The latest additions to the anti-torture campaign include activism against any long-term solitary confinement in U.S. prisons and against all “anti-Muslim bigotry,” with a presumably wide definition of what qualifies as “bigotry.” The Religious Left and its allies additionally want a "commission on inquiry" to further spotlight and ultimately prosecute the special villainies of the Bush administration. To be fair, the Religious Left is also critical of the Obama administration for failing to cancel the U.S. War on Terror, essentially confirming the Religious Left’s pacifist assumptions.
Needless to say, the Religious Left largely has no deep interest in more indisputable acts of torture by scores of reprehensible regimes around the world. Their understanding of political correctness precludes ongoing, serious criticism of Islamist, Marxist, or Third World liberationist regimes. The anti-torture week will feature a march from the U.S. Capitol on June 24, with demonstrators clad in orange jumpsuits in solidarity with Guatanamo captives, whom NRCAT sees only as victims.

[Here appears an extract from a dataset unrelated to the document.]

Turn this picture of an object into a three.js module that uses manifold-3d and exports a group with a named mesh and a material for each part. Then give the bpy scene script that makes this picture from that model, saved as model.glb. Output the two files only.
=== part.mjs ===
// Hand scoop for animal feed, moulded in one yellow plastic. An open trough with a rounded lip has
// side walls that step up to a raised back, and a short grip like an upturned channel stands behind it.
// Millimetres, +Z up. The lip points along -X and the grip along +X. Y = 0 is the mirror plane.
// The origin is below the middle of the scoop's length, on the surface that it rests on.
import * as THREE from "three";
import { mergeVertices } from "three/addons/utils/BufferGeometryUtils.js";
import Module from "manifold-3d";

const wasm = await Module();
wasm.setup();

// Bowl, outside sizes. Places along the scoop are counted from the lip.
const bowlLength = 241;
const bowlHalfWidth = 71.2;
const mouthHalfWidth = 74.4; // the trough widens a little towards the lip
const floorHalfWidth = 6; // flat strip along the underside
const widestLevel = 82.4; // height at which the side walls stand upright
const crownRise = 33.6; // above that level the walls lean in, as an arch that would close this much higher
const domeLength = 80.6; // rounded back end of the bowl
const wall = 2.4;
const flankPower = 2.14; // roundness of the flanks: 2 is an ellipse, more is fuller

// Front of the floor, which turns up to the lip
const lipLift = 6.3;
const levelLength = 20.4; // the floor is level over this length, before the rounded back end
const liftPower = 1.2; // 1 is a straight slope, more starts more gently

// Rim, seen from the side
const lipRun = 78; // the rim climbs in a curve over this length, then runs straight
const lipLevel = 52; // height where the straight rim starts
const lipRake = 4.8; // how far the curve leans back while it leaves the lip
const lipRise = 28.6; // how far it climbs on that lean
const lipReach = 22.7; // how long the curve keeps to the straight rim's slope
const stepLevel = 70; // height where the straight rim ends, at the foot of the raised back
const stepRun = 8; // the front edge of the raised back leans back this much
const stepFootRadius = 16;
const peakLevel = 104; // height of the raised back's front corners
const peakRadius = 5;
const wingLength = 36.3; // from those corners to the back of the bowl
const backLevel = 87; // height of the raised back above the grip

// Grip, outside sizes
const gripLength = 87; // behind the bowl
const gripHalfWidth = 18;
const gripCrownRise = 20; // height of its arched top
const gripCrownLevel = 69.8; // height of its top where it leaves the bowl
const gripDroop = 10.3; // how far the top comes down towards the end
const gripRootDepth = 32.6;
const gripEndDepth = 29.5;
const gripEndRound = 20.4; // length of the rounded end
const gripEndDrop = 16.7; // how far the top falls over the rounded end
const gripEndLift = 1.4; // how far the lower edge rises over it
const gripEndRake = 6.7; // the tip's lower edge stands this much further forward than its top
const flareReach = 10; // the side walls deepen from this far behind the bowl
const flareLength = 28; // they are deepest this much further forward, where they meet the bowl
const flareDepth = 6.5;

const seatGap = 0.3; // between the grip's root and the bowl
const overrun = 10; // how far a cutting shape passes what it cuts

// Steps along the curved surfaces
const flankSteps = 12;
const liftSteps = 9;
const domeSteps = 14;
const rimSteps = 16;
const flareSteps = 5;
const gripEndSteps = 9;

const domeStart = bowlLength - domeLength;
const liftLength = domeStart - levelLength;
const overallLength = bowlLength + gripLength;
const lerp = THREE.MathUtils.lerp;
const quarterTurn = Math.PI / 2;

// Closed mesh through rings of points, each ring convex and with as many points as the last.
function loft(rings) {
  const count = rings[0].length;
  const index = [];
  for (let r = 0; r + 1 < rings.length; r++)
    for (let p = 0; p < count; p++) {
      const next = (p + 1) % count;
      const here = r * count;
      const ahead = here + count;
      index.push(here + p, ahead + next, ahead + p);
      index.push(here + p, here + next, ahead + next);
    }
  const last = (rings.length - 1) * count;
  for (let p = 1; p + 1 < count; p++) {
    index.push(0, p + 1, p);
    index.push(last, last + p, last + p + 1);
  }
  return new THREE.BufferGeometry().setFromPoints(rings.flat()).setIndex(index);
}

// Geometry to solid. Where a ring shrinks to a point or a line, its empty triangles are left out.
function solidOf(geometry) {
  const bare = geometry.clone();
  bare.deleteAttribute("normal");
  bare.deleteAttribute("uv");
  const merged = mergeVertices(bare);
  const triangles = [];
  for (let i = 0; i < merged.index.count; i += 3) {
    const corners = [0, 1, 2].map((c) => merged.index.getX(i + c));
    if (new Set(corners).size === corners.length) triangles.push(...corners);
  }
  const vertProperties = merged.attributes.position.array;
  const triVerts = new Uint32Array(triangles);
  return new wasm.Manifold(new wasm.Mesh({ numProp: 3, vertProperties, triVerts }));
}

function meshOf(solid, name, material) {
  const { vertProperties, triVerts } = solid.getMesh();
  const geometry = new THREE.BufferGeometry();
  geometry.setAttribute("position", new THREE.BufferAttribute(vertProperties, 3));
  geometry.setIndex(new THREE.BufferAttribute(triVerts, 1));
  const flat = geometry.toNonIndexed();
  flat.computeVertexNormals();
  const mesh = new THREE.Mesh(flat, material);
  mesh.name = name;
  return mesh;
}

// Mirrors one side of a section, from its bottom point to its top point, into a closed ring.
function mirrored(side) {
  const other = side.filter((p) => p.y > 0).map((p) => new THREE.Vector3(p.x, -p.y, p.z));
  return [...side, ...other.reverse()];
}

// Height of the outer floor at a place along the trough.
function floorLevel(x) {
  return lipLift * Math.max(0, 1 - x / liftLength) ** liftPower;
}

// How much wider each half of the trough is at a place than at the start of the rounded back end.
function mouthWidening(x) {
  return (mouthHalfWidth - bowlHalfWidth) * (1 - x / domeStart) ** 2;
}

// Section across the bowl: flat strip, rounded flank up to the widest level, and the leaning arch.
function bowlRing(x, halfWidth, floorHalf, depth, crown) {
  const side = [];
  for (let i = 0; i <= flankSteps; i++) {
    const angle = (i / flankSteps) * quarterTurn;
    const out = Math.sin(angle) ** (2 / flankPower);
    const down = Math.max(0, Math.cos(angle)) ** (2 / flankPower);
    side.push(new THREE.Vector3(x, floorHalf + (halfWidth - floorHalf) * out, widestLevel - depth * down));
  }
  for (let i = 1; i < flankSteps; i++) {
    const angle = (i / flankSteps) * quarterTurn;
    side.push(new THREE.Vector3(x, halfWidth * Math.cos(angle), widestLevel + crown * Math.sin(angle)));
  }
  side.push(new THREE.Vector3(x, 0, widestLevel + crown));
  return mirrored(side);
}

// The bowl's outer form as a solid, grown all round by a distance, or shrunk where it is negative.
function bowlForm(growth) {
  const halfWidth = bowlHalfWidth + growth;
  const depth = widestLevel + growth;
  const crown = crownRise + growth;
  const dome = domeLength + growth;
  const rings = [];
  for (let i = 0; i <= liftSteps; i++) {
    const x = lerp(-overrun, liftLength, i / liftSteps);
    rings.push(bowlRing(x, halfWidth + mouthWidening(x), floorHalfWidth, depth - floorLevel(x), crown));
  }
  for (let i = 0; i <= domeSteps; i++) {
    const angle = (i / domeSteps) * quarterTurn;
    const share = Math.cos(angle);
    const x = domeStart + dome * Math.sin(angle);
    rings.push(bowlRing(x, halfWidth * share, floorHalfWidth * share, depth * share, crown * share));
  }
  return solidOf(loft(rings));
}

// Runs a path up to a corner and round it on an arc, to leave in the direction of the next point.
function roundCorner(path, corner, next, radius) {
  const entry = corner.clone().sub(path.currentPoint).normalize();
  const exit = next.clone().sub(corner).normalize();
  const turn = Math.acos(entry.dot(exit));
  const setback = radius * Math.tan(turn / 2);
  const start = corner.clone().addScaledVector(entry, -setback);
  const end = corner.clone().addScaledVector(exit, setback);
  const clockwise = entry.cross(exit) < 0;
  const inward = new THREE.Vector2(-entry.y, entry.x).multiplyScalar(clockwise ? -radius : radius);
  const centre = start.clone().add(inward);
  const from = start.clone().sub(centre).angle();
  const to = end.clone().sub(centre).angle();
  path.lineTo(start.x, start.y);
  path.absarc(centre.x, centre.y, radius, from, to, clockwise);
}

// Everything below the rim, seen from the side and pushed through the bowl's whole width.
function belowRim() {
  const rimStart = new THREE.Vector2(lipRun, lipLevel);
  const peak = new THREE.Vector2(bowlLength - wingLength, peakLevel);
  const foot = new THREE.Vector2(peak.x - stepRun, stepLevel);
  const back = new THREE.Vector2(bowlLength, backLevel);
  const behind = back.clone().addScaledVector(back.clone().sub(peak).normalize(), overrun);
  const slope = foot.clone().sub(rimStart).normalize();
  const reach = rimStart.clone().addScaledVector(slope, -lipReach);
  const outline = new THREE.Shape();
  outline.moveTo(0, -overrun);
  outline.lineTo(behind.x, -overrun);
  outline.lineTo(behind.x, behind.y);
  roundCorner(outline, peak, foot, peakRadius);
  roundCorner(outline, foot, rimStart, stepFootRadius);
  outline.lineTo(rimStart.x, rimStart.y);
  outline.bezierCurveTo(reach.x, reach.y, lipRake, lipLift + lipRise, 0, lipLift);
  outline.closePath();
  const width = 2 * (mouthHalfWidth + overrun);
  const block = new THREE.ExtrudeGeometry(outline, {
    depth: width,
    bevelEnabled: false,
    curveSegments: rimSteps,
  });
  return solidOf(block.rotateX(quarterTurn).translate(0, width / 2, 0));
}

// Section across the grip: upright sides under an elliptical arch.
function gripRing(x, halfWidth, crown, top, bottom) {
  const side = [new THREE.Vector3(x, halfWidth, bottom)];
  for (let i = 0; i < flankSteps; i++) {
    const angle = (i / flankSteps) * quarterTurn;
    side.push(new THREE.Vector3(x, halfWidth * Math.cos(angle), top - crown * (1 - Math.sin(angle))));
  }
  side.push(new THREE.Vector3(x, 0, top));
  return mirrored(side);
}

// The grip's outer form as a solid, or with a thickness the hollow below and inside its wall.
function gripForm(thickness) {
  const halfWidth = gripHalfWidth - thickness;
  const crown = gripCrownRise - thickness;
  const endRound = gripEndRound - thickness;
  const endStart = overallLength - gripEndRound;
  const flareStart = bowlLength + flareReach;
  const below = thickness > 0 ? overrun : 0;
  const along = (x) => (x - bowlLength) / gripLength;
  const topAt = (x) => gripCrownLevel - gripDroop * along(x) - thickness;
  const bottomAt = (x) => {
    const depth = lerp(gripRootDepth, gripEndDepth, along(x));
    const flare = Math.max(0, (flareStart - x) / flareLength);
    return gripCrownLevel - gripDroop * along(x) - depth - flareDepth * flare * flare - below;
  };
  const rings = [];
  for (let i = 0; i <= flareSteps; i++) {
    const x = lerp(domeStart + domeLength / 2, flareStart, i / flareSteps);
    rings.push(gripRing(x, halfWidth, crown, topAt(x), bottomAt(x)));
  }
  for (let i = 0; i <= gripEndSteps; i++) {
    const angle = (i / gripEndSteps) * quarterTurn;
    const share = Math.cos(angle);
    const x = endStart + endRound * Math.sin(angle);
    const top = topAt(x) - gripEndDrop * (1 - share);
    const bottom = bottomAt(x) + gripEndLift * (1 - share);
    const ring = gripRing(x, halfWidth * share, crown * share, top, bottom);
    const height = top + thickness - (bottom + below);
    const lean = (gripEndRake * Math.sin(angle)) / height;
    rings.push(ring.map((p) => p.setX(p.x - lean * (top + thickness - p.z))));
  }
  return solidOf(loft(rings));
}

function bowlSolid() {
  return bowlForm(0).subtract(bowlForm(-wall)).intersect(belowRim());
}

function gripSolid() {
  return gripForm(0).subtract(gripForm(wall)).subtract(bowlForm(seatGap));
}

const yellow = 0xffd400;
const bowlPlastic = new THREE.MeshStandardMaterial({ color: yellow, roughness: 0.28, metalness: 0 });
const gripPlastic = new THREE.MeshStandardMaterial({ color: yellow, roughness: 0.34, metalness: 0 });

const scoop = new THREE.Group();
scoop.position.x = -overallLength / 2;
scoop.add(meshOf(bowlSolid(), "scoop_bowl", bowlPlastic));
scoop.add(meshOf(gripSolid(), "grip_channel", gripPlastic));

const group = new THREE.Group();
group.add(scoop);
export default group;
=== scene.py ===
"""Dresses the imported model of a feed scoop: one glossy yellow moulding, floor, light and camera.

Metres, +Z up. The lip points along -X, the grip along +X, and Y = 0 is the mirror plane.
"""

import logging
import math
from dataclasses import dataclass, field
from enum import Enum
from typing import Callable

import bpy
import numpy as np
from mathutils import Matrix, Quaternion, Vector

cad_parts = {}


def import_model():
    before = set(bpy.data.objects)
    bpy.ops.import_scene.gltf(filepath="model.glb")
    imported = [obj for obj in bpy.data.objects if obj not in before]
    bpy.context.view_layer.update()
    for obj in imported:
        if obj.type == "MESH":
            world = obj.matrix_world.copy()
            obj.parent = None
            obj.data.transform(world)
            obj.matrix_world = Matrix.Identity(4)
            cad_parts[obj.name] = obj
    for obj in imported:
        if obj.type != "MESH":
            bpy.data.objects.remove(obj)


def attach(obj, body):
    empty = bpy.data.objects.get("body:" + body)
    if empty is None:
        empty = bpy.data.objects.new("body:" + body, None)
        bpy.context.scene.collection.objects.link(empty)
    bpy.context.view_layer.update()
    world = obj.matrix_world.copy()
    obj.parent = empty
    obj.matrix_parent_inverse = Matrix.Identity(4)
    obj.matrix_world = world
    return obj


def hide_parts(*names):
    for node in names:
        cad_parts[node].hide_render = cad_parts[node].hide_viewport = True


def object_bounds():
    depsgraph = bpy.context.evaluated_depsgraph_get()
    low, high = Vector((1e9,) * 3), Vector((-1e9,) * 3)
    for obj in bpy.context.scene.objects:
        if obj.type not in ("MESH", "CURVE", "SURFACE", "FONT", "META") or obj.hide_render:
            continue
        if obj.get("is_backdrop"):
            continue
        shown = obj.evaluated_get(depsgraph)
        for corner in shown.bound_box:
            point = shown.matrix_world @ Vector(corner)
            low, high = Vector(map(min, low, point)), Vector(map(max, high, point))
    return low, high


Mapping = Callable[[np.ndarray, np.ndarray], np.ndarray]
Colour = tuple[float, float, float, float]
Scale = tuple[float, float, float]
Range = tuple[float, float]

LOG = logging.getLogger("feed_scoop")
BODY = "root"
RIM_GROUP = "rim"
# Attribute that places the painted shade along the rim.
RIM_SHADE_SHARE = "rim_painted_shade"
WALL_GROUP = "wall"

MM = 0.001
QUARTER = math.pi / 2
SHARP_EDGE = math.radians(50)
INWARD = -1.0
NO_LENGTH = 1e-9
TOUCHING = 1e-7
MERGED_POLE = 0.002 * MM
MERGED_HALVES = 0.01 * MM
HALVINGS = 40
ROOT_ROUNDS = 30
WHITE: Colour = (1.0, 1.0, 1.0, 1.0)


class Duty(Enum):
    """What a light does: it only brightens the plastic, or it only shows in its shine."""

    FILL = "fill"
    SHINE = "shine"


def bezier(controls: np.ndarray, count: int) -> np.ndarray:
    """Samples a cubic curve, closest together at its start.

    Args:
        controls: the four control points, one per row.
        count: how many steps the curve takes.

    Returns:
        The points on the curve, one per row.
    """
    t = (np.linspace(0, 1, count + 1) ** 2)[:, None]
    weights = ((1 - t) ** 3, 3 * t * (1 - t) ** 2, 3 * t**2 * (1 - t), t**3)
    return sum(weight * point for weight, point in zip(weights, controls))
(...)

Anti-torture activists this month are armed with anti-torture prayer, courtesy of NRCAT. “We confess, gracious God, that we, as a nation, have permitted the practice of torture,” it intones. “Give us the courage to investigate our nation’s use of torture, to understand our own complicity and to seek healing for both the tortured and the torturer.” An NRCAT teaching resource for religious groups calls for the appointment of a Special Prosecutor to investigate U.S. torture. A sample sermon cites an official of the far-left Center for Constitutional Rights, who declares: “Our nation tortured because of the American people, we allowed it to happen, I allowed it to happen, you allowed it to happen…We all knew what was going on in Guantanamo… We saw photos.” He cites the Abu Ghraib photos as the exemplar of U.S. detention policies without noting that Abu Ghraib violated those policies and perpetrators were prosecuted. “We did not do enough eight years ago, we did not do enough six years ago, or four years ago, or even two years ago, and the men are still imprisoned there,” he laments.

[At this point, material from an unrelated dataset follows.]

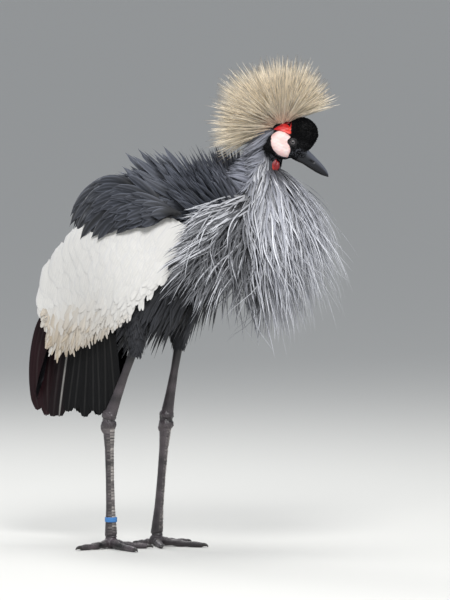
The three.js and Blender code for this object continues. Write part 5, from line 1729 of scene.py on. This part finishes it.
# Leg ring
# A split band of blue plastic round the right leg, worn matt, with rounded edges and a lapped seam.
# It is one flat strip, rounded in section, wound once round the leg and a little over its own start.
RING_HEIGHT, RING_RADIUS, RING_OVERLAP = 51, 10, 0.35
BAND_HALF = (0.8, 4.3)  # half its thickness and half its width
LAP_DEPTH, LAP_RUN = 0.75, 0.5
RING_STEPS, RING_CORNERS = 96, 24
angle = np.linspace(0, 2 * math.pi, RING_CORNERS, endpoint=False)
off = BAND_HALF[0] * np.cos(angle)
up = BAND_HALF[1] * np.sign(np.sin(angle)) * np.abs(np.sin(angle)) ** 0.35
turn = np.linspace(0.0, 2 * math.pi + RING_OVERLAP, RING_STEPS)[:, None]
radius = RING_RADIUS - LAP_DEPTH * ease(turn, LAP_RUN, 0.0) + off
round_leg = [RING_FOOT[0] + np.cos(turn) * radius, RING_FOOT[1] + np.sin(turn) * radius, RING_HEIGHT + up]
rings = np.stack(np.broadcast_arrays(*round_leg), -1)
ends = [rings[k].mean(0) + (rings[k] - rings[k].mean(0)) * 0.02 for k in (0, -1)]
rings = np.concatenate([ends[0][None], rings, ends[1][None]]).reshape(-1, 3)
band = make_mesh("plastic_band", rings, grid_faces(RING_STEPS + 2, RING_CORNERS, around=True))

# Blue plastic: moulded and worn matt, slightly milky, with scuffs about 3 mm apart.
band_plastic, tree, surface = new_material("blue leg ring plastic", Roughness=0.42, Subsurface_Weight=0.05)
scuffs = spots(tree, MM / 350, 4.0)
mottle(tree, surface, scuffs, 0.8, 1.2, linear("#3f7fc0"))
emboss(tree, surface, scuffs, 0.2, 0.3)
finish_piece(band, band_plastic, ["leg_ring"])

# Floor, light and camera
# A wide flat floor in pale matt paint, soft daylight, and a long lens at the photograph's angle.
# The floor fills the background, and has no wall, so that the bird can be looked at from every side.
FLOOR_REACH = 90000
PHOTO_SCALE = 1.75  # mm of the bird for each pixel
PHOTO_ORIGIN = (135, 548)  # where the bird's origin falls in the photograph, px
PHOTO_SIZE = (450, 600)
CAMERA_AZIMUTH = 30
CAMERA_ELEVATION = 4
CAMERA_DISTANCE = 30000
SENSOR = 36.0
LAMP_TARGET = (60, 0, 480)
LAMPS = {  # place in mm, size in m, watts
    "key_softbox": ((1500, -2100, 2500), 1.0, 85),
    "rim_softbox": ((-1900, 1500, 2300), 1.4, 40),
    "top_softbox": ((200, 100, 2900), 2.0, 45),
}

corners = np.array([(-1, -1, 0), (1, -1, 0), (-1, 1, 0), (1, 1, 0)], float) * FLOOR_REACH
floor = make_mesh("floor", corners, grid_faces(2, 2))
floor_paint, tree, surface = new_material("matt studio floor paint", Roughness=0.95)
surface.inputs["Base Color"].default_value = (*linear("#c9c8c4"), 1)
floor.data.materials.append(floor_paint)


def aim(name, kind, place, way):
    """Sets a lamp or a lens at a place in the bird's frame, looking along a way."""
    made = bpy.data.objects.new(name, kind)
    made.location = scene_places(place)
    made.rotation_mode = "QUATERNION"
    made.rotation_quaternion = Vector(way).to_track_quat("-Z", "Y")
    bpy.context.scene.collection.objects.link(made)
    return made


azimuth, elevation = math.radians(CAMERA_AZIMUTH), math.radians(CAMERA_ELEVATION)
right = np.array([math.cos(azimuth), math.sin(azimuth), 0])
level = math.cos(elevation)
back = np.array([math.sin(azimuth) * level, -math.cos(azimuth) * level, math.sin(elevation)])
across_mm = (PHOTO_SIZE[0] / 2 - PHOTO_ORIGIN[0]) * PHOTO_SCALE
above_mm = (PHOTO_ORIGIN[1] - PHOTO_SIZE[1] / 2) * PHOTO_SCALE
target = right * across_mm + UP * above_mm
lens = bpy.data.cameras.new("portrait_lens")
lens.sensor_width = SENSOR
lens.lens = SENSOR * CAMERA_DISTANCE / (PHOTO_SIZE[1] * PHOTO_SCALE)
lens.clip_end = 60
bpy.context.scene.camera = aim("camera", lens, target + back * CAMERA_DISTANCE, -back)

sky = bpy.data.worlds.new("soft sky")
sky.use_nodes = True
sky.node_tree.nodes["Background"].inputs["Color"].default_value = (*linear("#e4e9f0"), 1)
sky.node_tree.nodes["Background"].inputs["Strength"].default_value = 0.6
bpy.context.scene.world = sky
for name, (place, size, power) in LAMPS.items():
    light = bpy.data.lights.new(name, "AREA")
    light.shape = "DISK"
    light.size = size
    light.energy = power
    aim(name, light, place, np.array(LAMP_TARGET) - place)
bpy.context.scene.view_settings.view_transform = "Standard"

It’s not really clear what Religious Left groups want beyond prosecuting and presumably imprisoning Bush-era officials tied to “torture,” while compelling the Obama administration to abandon its own continuation of Bush policies. Do the anti-torture activists want to release all detainees? Or should they be tried in civil courts and possibly detained in civilian prisons? May the U.S. continue to kill terrorists, as in the Osama bin Laden raid, or through Obama’s increased reliance on drone attacks? Killing terrorists obviously avoids the moral questions surrounding their treatment during detention.
But since so many religious groups that belong to NRCAT are led by functional pacifists who reject not just the U.S. War on Terror but all war, presumably they reject the drone attacks et al. Presumably they envision terrorists apprehended through international law enforcement, Mirandized, tried with proper legal counsel, and PERHAPS detained in commodious facilities.
Is even courteous detention of terrorists, preceded by U.S. and international legal niceties, acceptable to the NRCAT and wider Religious Left? If so, they do not say. They do not strongly condemn terrorism or the underlying radical Islam behind it. They do not particularly express great concern for the victims of terrorism. Nor do they express any significant concern about defending the lawful civilization whose legal niceties they demand for terrorists seeking to destroy it. The underlying assumption of much of the NRCAT coalition is that U.S. resistance to terror is itself somewhat morally suspect.
Some officials within NRCAT member groups have since 9-11 vaguely cited morally understandable “blowback” against the U.S. from its ostensibly unjust overseas adventurism. And it seems not unfair to imagine that many within NRCAT and the Religious Left see the conflict between the U.S. and radical Islamists as a maybe morally ambiguous disagreement between two offending parties. And the morally neutral Religious Left is the appropriate party to adjudicate the dispute.
There are real moral issues involved in detention policies that merit serious ethical and theological reflection. But NRCAT and the Religious Left, as they fixate on U.S. “torture” during their anti-torture week and month, show no evidence of ethical or theological seriousness. Instead, they offer mostly moral vacuity. Perhaps other more ethically reflective religious leaders will rise to fill the void.